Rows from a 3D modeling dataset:
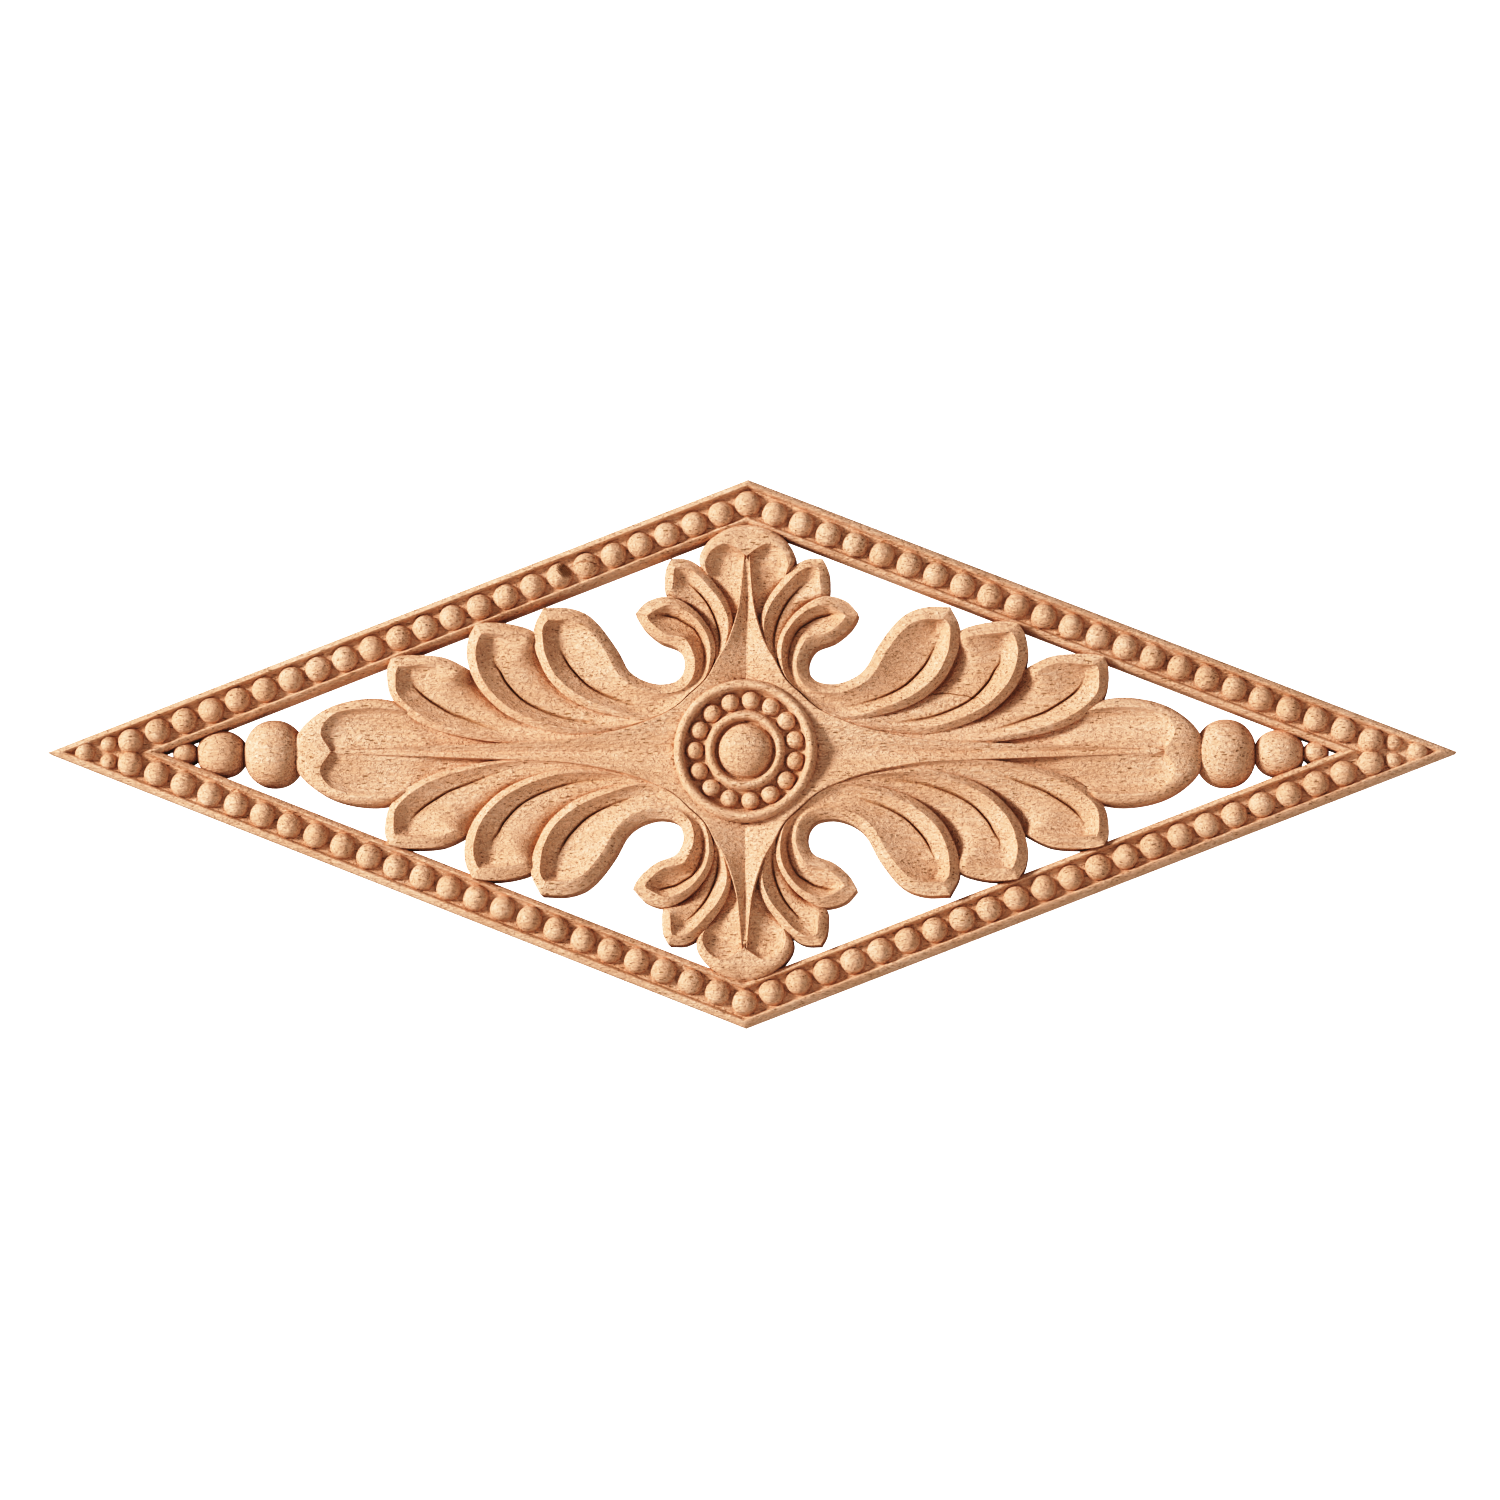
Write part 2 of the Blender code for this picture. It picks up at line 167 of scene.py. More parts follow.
# The wood's two tones, its pale torn specks, its darker fibres, its pits and pores, the painted shade for
# grooves and channels, and a crack's dark line, each of these with the share that it covers at most
WOOD_DARK, WOOD_PALE = (0.770, 0.506, 0.366, 1.0), (0.860, 0.580, 0.432, 1.0)
TORN_SPECK = (0.930, 0.710, 0.570, 1.0)
FIBRE, FIBRE_SHARE = (0.645, 0.392, 0.258, 1.0), 0.62
PIT, PIT_SHARE = (0.470, 0.258, 0.118, 1.0), 0.35
PORE, PORE_SHARE = (0.330, 0.175, 0.072, 1.0), 0.80
# painted shade: the colour laid where shadow falls in grooves, channels, on walls and round feet
PAINTED_SHADE, PAINTED_SHADE_SHARE = (0.360, 0.190, 0.078, 1.0), 0.75
CRACK, CRACK_SHARE = (0.280, 0.130, 0.060, 1.0), 0.80
SPECULAR, ROUGHNESS = 0.25, (0.70, 0.88)  # rougher where it is torn
FIBRE_RELIEF, SPECK_RELIEF, PORE_RELIEF = -0.4, 0.9, 1.3  # shares of the relief's depth
RELIEF_DEPTH, RELIEF_STRENGTH = 0.30, 0.85

# A hairline crack in the middle leaf of the upper right quarter, as x and z along it
CRACK_PATH = (
    (52.5, 16.2), (55.0, 16.6), (58.0, 16.4), (60.0, 16.0), (62.5, 15.8), (64.4, 14.9), (65.6, 15.4),
    (67.0, 13.6), (68.6, 12.4),
)
CRACK_SPAN = 20.0  # the z that the curve of the crack gives as 1
CRACK_SIDES = (0.08, 0.26)  # full up to the first distance from its line, gone at the second


def lattice_noise(points, cell, seed):
    """Smooth noise from -1 to 1: random values on a cubic lattice, blended between its eight corners.

    A corner's value is a hash of its three whole numbers and the seed. Places are shifted so far that those
    numbers are never negative.
    """
    place = np.asarray(points, float) / cell + 911.0
    low = np.floor(place).astype(np.int64)
    part = place - low
    part = part * part * (3 - 2 * part)
    total = np.zeros(place.shape[:-1])
    for corner in range(8):
        step = np.array([corner & 1, corner >> 1 & 1, corner >> 2 & 1])
        key = (low + step) @ np.array([374761393, 668265263, 960965203]) + seed * 1274126177
        key = key & 0xFFFFFFFF
        key = (key ^ key >> 13) * 1103515245 & 0xFFFFFFFF
        key = (key ^ key >> 16) & 0xFFFFFF
        total += np.prod(np.where(step == 1, part, 1 - part), axis=-1) * (key / 0x7FFFFF - 1)
    return total


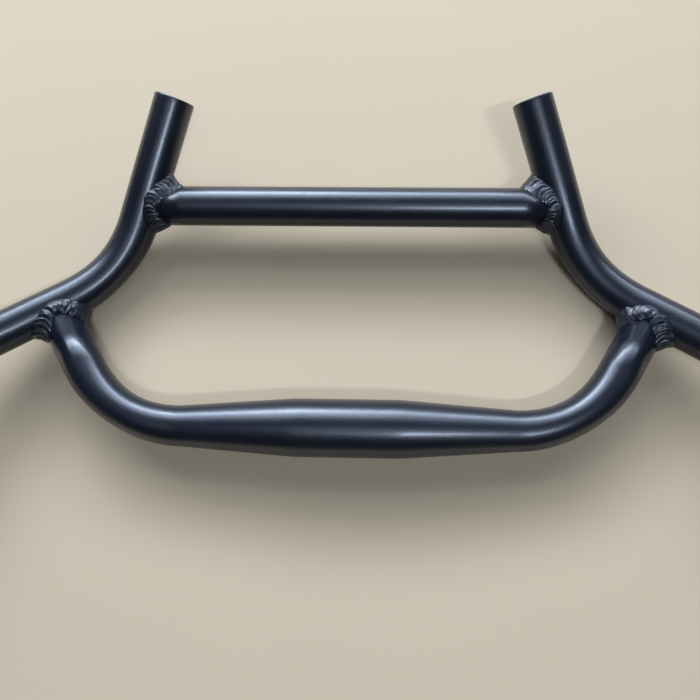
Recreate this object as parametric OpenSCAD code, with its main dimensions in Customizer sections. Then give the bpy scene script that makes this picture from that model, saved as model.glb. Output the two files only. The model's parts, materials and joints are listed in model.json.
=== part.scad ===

*SET EXERCISE*
Write out a verbatim copy of the data, beginning with its first line and ending with the line that contains "its eight corners.".

*WRITTEN REPLY*
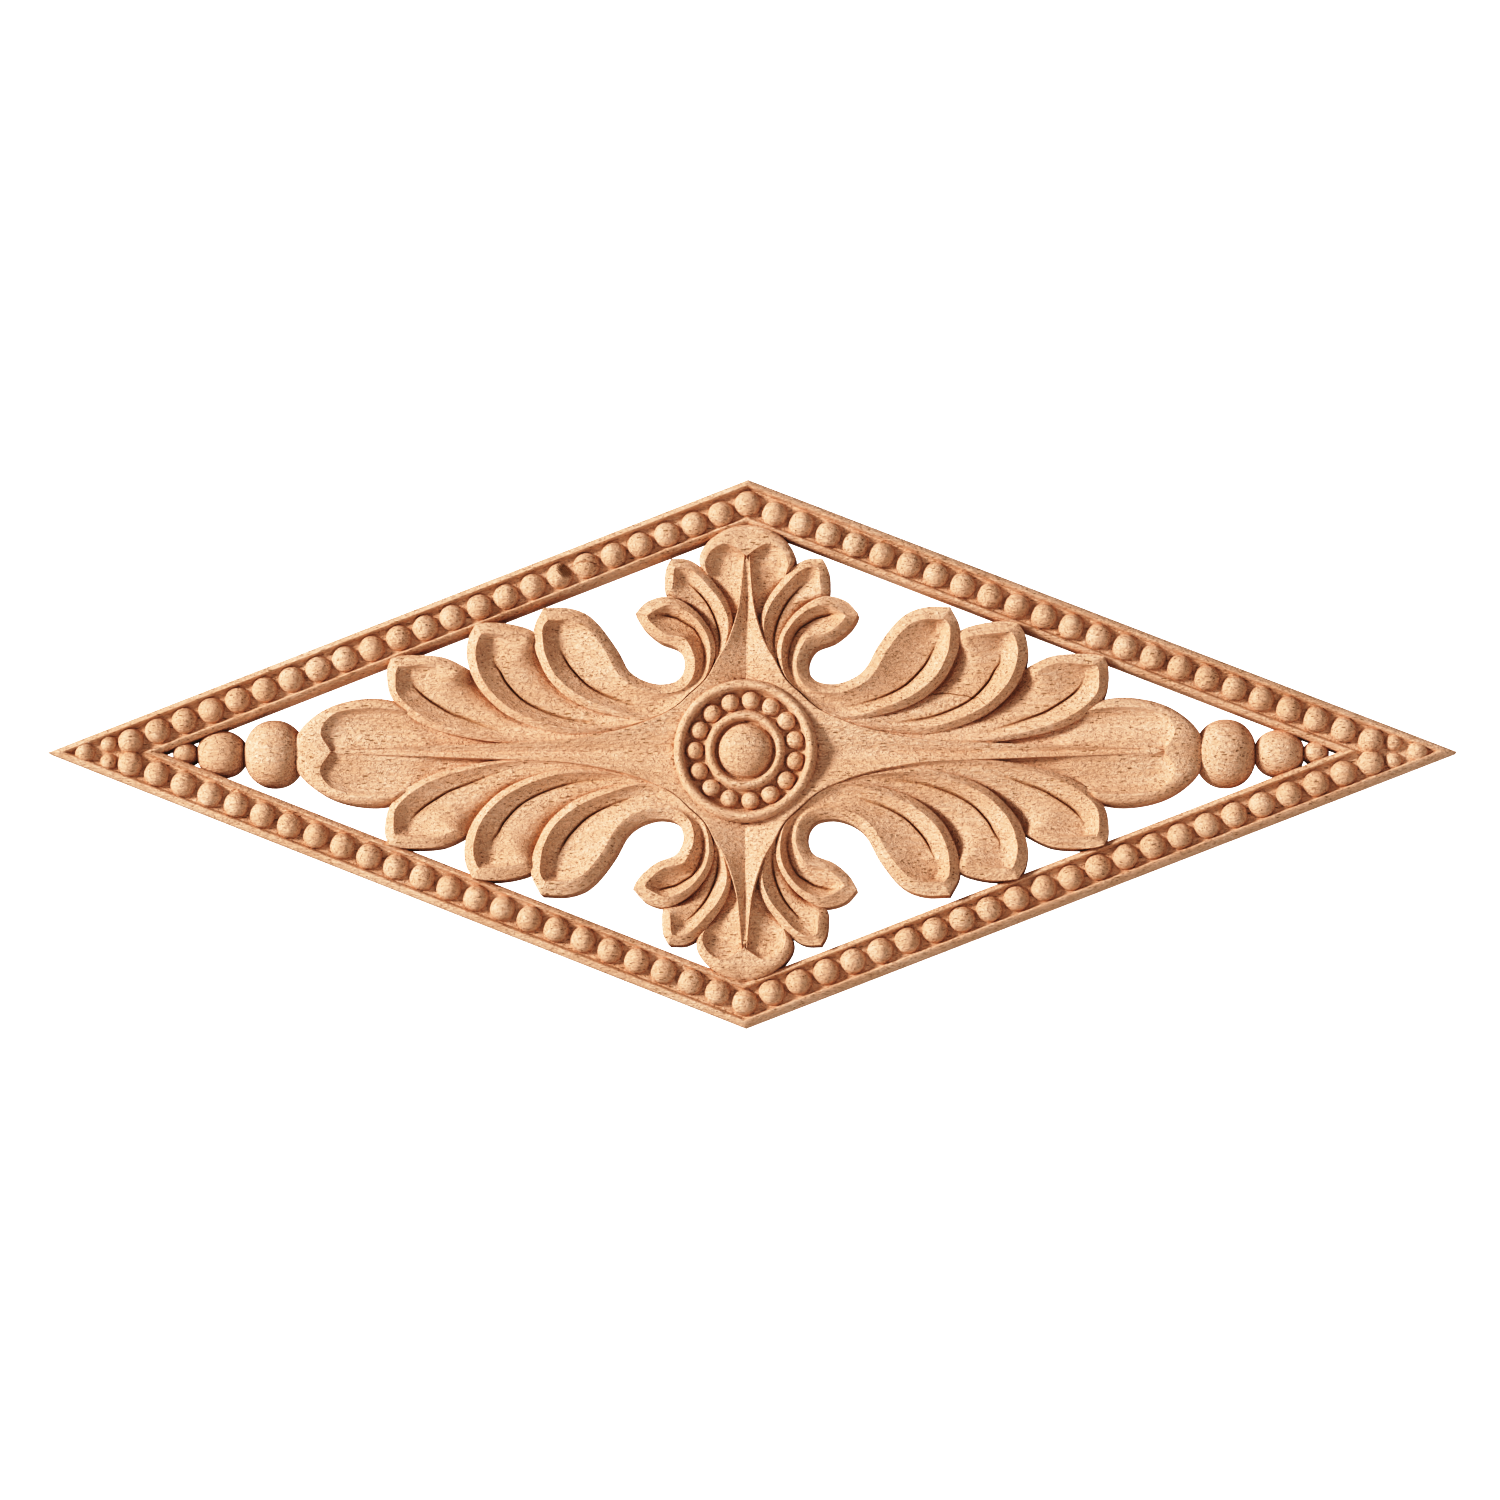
Write part 2 of the Blender code for this picture. It picks up at line 167 of scene.py. More parts follow.
# The wood's two tones, its pale torn specks, its darker fibres, its pits and pores, the painted shade for
# grooves and channels, and a crack's dark line, each of these with the share that it covers at most
WOOD_DARK, WOOD_PALE = (0.770, 0.506, 0.366, 1.0), (0.860, 0.580, 0.432, 1.0)
TORN_SPECK = (0.930, 0.710, 0.570, 1.0)
FIBRE, FIBRE_SHARE = (0.645, 0.392, 0.258, 1.0), 0.62
PIT, PIT_SHARE = (0.470, 0.258, 0.118, 1.0), 0.35
PORE, PORE_SHARE = (0.330, 0.175, 0.072, 1.0), 0.80
# painted shade: the colour laid where shadow falls in grooves, channels, on walls and round feet
PAINTED_SHADE, PAINTED_SHADE_SHARE = (0.360, 0.190, 0.078, 1.0), 0.75
CRACK, CRACK_SHARE = (0.280, 0.130, 0.060, 1.0), 0.80
SPECULAR, ROUGHNESS = 0.25, (0.70, 0.88)  # rougher where it is torn
FIBRE_RELIEF, SPECK_RELIEF, PORE_RELIEF = -0.4, 0.9, 1.3  # shares of the relief's depth
RELIEF_DEPTH, RELIEF_STRENGTH = 0.30, 0.85

# A hairline crack in the middle leaf of the upper right quarter, as x and z along it
CRACK_PATH = (
    (52.5, 16.2), (55.0, 16.6), (58.0, 16.4), (60.0, 16.0), (62.5, 15.8), (64.4, 14.9), (65.6, 15.4),
    (67.0, 13.6), (68.6, 12.4),
)
CRACK_SPAN = 20.0  # the z that the curve of the crack gives as 1
CRACK_SIDES = (0.08, 0.26)  # full up to the first distance from its line, gone at the second


def lattice_noise(points, cell, seed):
    """Smooth noise from -1 to 1: random values on a cubic lattice, blended between its eight corners.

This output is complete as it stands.